DIRECTIONS:
Each line from the start of the data below through the one containing "rod_chamfer = 0.4; // [0.1:0.1:0.8]" must be reproduced exactly.

================

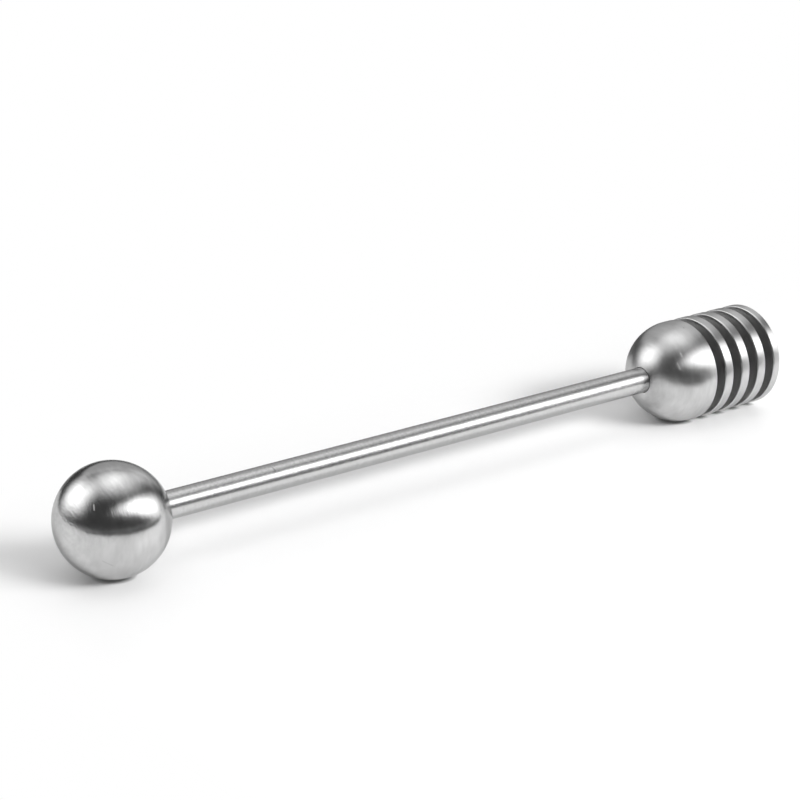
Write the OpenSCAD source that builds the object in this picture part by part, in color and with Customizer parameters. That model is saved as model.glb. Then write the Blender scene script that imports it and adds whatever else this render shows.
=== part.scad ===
// Honey dipper: a ball knob, a slim rod and a grooved head, all of stainless steel.
// It lies on a table as it is put down after use. X runs from the knob to the head,
// Z = 0 is the table, and X = 0 is the middle of the length.

/* [Overall] */
// Length from the outer side of the knob to the flat end of the head
overall_length = 160; // [130:1:220]

/* [Knob] */
// Diameter of the ball knob
knob_d = 20; // [14:0.5:28]
// Depth of the rod's socket, from the pole of the ball to the socket's floor
knob_socket_depth = 9; // [5:0.5:12]

/* [Rod] */
// Diameter of the rod
rod_d = 5; // [3:0.1:7]
// Chamfer on both ends of the rod
rod_chamfer = 0.4; // [0.1:0.1:0.8]

/* [Head] */
// Diameter of the dome, the fins and the end disc
head_d = 20; // [15:0.5:28]
// Straight collar between the dome and the first groove
collar_length = 1.5; // [0.8:0.1:5]
// Number of grooves that hold the honey
groove_count = 4; // [2:1:7]
// Width of each groove
groove_width = 2.3; // [1:0.1:3.5]
// Thickness of each fin between two grooves
fin_thickness = 2.2; // [1.2:0.1:4]
// Thickness of the disc that closes the head
end_disc_thickness = 1.7; // [1.2:0.1:5]
// Diameter of the core that carries the fins
core_d = 10; // [9:0.5:13]
// Radius of the rounded rim on each fin and on the collar
rim_radius = 0.25; // [0.1:0.05:0.5]
// Radius of the fillets at the foot of each groove
root_radius = 0.3; // [0.1:0.05:0.45]
// Radius of the outer edge of the flat end
end_edge_radius = 0.2; // [0.1:0.05:0.65]
// Depth of the rod's socket, from the pole of the dome to the socket's floor
head_socket_depth = 10; // [6:0.5:14]

/* [Fit] */
// Gap between the rod and the wall of its sockets, all round
socket_gap = 0.05; // [0.02:0.01:0.12]
// Chamfer at the mouth of each socket
mouth_chamfer = 0.25; // [0.1:0.05:0.6]

/* [Hidden] */
$fn = 96;

steel_bright = [0.78, 0.78, 0.79];
steel_satin = [0.70, 0.70, 0.71];

knob_r = knob_d / 2;
head_r = head_d / 2;
rod_r = rod_d / 2;
core_r = core_d / 2;
socket_r = rod_r + socket_gap;
mouth_r = socket_r + mouth_chamfer;

// One groove and one fin make a pitch, and the end disc takes the place of the last fin
pitch = groove_width + fin_thickness;
grooved_length = groove_count * pitch - fin_thickness + end_disc_thickness;
head_length = head_r + collar_length + grooved_length;

// Places along X
knob_center_x = knob_r - overall_length / 2;
knob_pole_x = knob_center_x + knob_r;
knob_floor_x = knob_pole_x - knob_socket_depth;
head_end_x = overall_length / 2;
head_pole_x = head_end_x - head_length;
head_floor_x = head_pole_x + head_socket_depth;
dome_center_x = head_pole_x + head_r;

// The axis is level, at the height where the thicker end touches the table
axis_z = max(knob_r, head_r);

// The chamfer of a mouth ends where the cylinder of its outer edge leaves the ball
function mouth_setback(ball_r) = ball_r - sqrt(ball_r * ball_r - mouth_r * mouth_r);

// Turns a profile round the long axis. In the profile X is the radius and Y runs along
// the axis, from the knob towards the head.
module turned(at_x) {
    translate([at_x, 0, axis_z])
        rotate([0, 90, 0])
            rotate_extrude()
                children();
}

// A straight bore with a chamfered mouth, cut into a ball. It opens in the direction of
// its own +Z, and the ball's pole is at its origin.
module socket(depth, ball_r) {
    setback = mouth_setback(ball_r);
    translate([0, 0, -depth])
        cylinder(h = depth + ball_r, r = socket_r);
    translate([0, 0, -setback - mouth_chamfer])
        cylinder(h = mouth_chamfer, r1 = socket_r, r2 = mouth_r);
    translate([0, 0, -setback])
        cylinder(h = setback + ball_r, r = mouth_r);
}

// Profile of a disc from one axial place to another, with its own radius on each rim
module disc_profile(from, to, near_rim_r, far_rim_r) {
    square_at(0, from, head_r - max(near_rim_r, far_rim_r), to);
    square_at(0, from + near_rim_r, head_r, to - far_rim_r);
    rim_profile(from + near_rim_r, near_rim_r);
    rim_profile(to - far_rim_r, far_rim_r);
}

// The round of one rim, with its centre at the given axial place
module rim_profile(center_y, rim_r) {
    translate([head_r - rim_r, center_y])
        circle(r = rim_r);
}

// A rectangle from one corner to the opposite one
module square_at(x0, y0, x1, y1) {
    translate([x0, y0])
        square([x1 - x0, y1 - y0]);
}

// A fillet between the core and the side of a fin. side is 1 where the groove lies
// towards the head's end, and -1 where it lies towards the dome.
module root_profile(wall_y, side) {
    difference() {
        square_at(
            core_r - root_radius,
            min(wall_y, wall_y + side * root_radius),
            core_r + root_radius,
            max(wall_y, wall_y + side * root_radius)
        );
        translate([core_r + root_radius, wall_y + side * root_radius])
            circle(r = root_radius);
    }
}

// The dome is a quarter of a circle, and the collar stands on it with no step between them
module dome_profile() {
    intersection() {
        circle(r = head_r);
        square_at(0, -head_r, head_r, 0);
    }
    square_at(0, 0, head_r - rim_radius, collar_length);
    square_at(0, 0, head_r, collar_length - rim_radius);
    rim_profile(collar_length - rim_radius, rim_radius);
}

module knob() {
    color(steel_bright)
        difference() {
            translate([knob_center_x, 0, axis_z])
                sphere(r = knob_r);
            translate([knob_pole_x, 0, axis_z])
                rotate([0, 90, 0])
                    socket(knob_socket_depth, knob_r);
        }
}

module rod() {
    rod_length = head_floor_x - knob_floor_x;
    color(steel_satin)
        turned(knob_floor_x)
            polygon([
                [0, 0],
                [rod_r - rod_chamfer, 0],
                [rod_r, rod_chamfer],
                [rod_r, rod_length - rod_chamfer],
                [rod_r - rod_chamfer, rod_length],
                [0, rod_length]
            ]);
}

module head() {
    groove_y = [for (i = [0 : groove_count - 1]) collar_length + i * pitch];
    end_y = collar_length + grooved_length;
    color(steel_bright)
        difference() {
            turned(dome_center_x)
                union() {
                    dome_profile();
                    square_at(0, 0, core_r, end_y);
                    for (y = groove_y) {
                        root_profile(y, 1);
                        root_profile(y + groove_width, -1);
                    }
                    for (i = [0 : groove_count - 2])
                        disc_profile(
                            groove_y[i] + groove_width,
                            groove_y[i + 1],
                            rim_radius,
                            rim_radius
                        );
                    disc_profile(
                        groove_y[groove_count - 1] + groove_width,
                        end_y,
                        rim_radius,
                        end_edge_radius
                    );
                }
            translate([head_pole_x, 0, axis_z])
                rotate([0, -90, 0])
                    socket(head_socket_depth, head_r);
        }
}

knob();
rod();
head();
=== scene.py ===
"""Steel honey dipper: a ball knob, a slim rod and a domed, grooved head, lying on a pale table."""

import math

import bmesh
import bpy
from mathutils import Euler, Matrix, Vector


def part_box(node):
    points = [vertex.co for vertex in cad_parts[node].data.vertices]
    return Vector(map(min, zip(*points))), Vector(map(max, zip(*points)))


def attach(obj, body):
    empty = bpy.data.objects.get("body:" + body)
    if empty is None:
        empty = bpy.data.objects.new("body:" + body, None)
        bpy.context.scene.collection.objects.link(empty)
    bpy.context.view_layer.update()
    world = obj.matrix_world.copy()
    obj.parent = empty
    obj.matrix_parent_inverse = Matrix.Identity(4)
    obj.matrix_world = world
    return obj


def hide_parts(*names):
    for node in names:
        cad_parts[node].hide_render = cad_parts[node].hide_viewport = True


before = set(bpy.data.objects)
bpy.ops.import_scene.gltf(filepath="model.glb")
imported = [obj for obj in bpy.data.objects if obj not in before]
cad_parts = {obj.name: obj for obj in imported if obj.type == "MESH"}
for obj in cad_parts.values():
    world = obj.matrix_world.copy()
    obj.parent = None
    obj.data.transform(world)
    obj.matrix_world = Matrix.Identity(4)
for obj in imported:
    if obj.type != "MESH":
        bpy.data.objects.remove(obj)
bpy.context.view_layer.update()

bl_info = {
    "name": "Steel honey dipper",
    "version": (1, 0, 0),
    "blender": (4, 5, 0),
    "location": "View3D > Sidebar > Dipper",
    "description": "Builds the knob, the rod and the grooved head of a steel honey dipper on a table",
    "category": "Object",
}

MM = 0.001
BODY = "root"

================

THE OUTPUT:
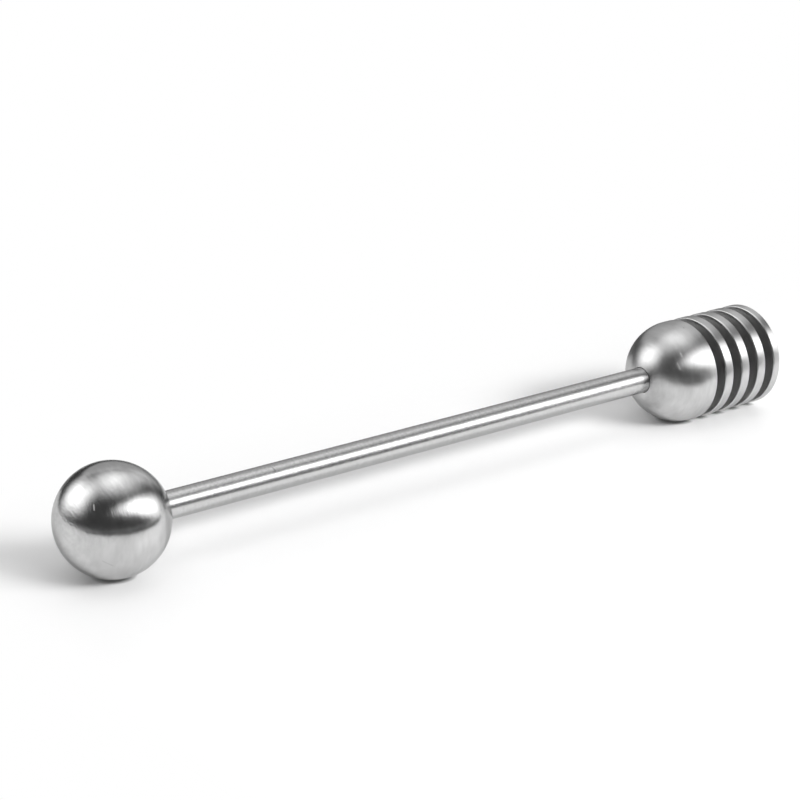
Write the OpenSCAD source that builds the object in this picture part by part, in color and with Customizer parameters. That model is saved as model.glb. Then write the Blender scene script that imports it and adds whatever else this render shows.
=== part.scad ===
// Honey dipper: a ball knob, a slim rod and a grooved head, all of stainless steel.
// It lies on a table as it is put down after use. X runs from the knob to the head,
// Z = 0 is the table, and X = 0 is the middle of the length.

/* [Overall] */
// Length from the outer side of the knob to the flat end of the head
overall_length = 160; // [130:1:220]

/* [Knob] */
// Diameter of the ball knob
knob_d = 20; // [14:0.5:28]
// Depth of the rod's socket, from the pole of the ball to the socket's floor
knob_socket_depth = 9; // [5:0.5:12]

/* [Rod] */
// Diameter of the rod
rod_d = 5; // [3:0.1:7]
// Chamfer on both ends of the rod
rod_chamfer = 0.4; // [0.1:0.1:0.8]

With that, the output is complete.